Non-fiction scenarios and non-professional actors are often characterized as so rich and unpredictable that all a director needs to be is a receiver for what percolates in everyday life. But the world is full of contrivances, and a hack director can latch onto them as uncritically as a hack screenwriter will in the racing hours before production dates arrive. In the case of Morrisa Maltz’s The Unknown Country, a curious hybrid between these two approaches gives us a well-made narrative of grief, heat-pressed over the conveniences of interview-based non-fiction storytelling. In effect, it renders everything fictional. Lily Gladstone, for most of the movie the only professional actor on-screen, is sleeping out of her car on a spur-of-the-moment road trip after the death of her grandmother, with whom she was particularly close. (The exact proximity is left for a third-act reveal.) Along the way, she meets the proprietors of diners, gas stations, and dives, at which point the movie will seamlessly enter into a mini-portrait mode (with expositional interviews, each arriving at one moving anecdote, playing over shots of Gladstone inaudibly improvising her way through these encounters). It’s uneven, though it never sinks the movie.

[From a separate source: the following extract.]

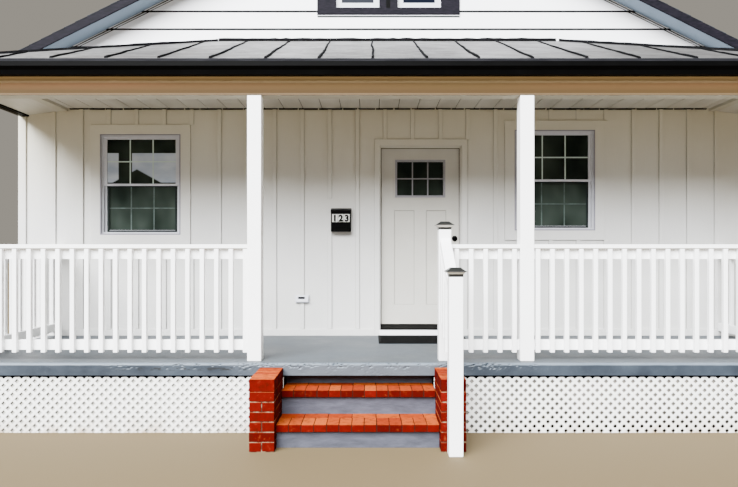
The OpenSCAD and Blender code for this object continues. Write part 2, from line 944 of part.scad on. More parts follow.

That instead comes with the film’s title conceit, which seems to be a direct response to the NY Times style of reportage that swooped in on Middle America circa 2017 to produce portraits of aggrieved ambience away from the coasts. Like any intrepid explorer, Maltz has embarked with a set idea of what she’ll find in this project, and it’s a world of media narratives: KILI Radio reports on Trump, Epstein, and soybean shortages serve as transitional dispatches, Gladstone acts as a kind of interviewer of all she finds, and indie radio hits from the mid-2010s (Beach House, Slowdive, and Sarah Neufeld) soundtrack the high points of each charmingly banal episode. There’s a stronger narrative strand that enters the picture, in which Gladstone’s character (“Tana” in the credits, scare-quotes included) reunites with family for the occasion of a wedding. But this is handled just as clumsily, not in the sense that this isn’t Gladstone’s “real” family, or that the performances might not be as effortless as some other “hybrid” films, but that Maltz is uninterested in dealing with the problem her film has opened up. If we are presented with a narrative that produces a significant amount of doubt, the challenge isn’t to find a more uplifting smile, but to start somewhere else than the question that is thought to hide behind the screen-filling shot, early on, of a roadside American flag.
DIRECTOR: Morrisa Maltz; CAST: Lily Gladstone, Raymond Lee, Ali-Lopez Sohaili; DISTRIBUTOR: Music Box Films; IN THEATERS: July 28; RUNTIME: 1 hr. 25 min.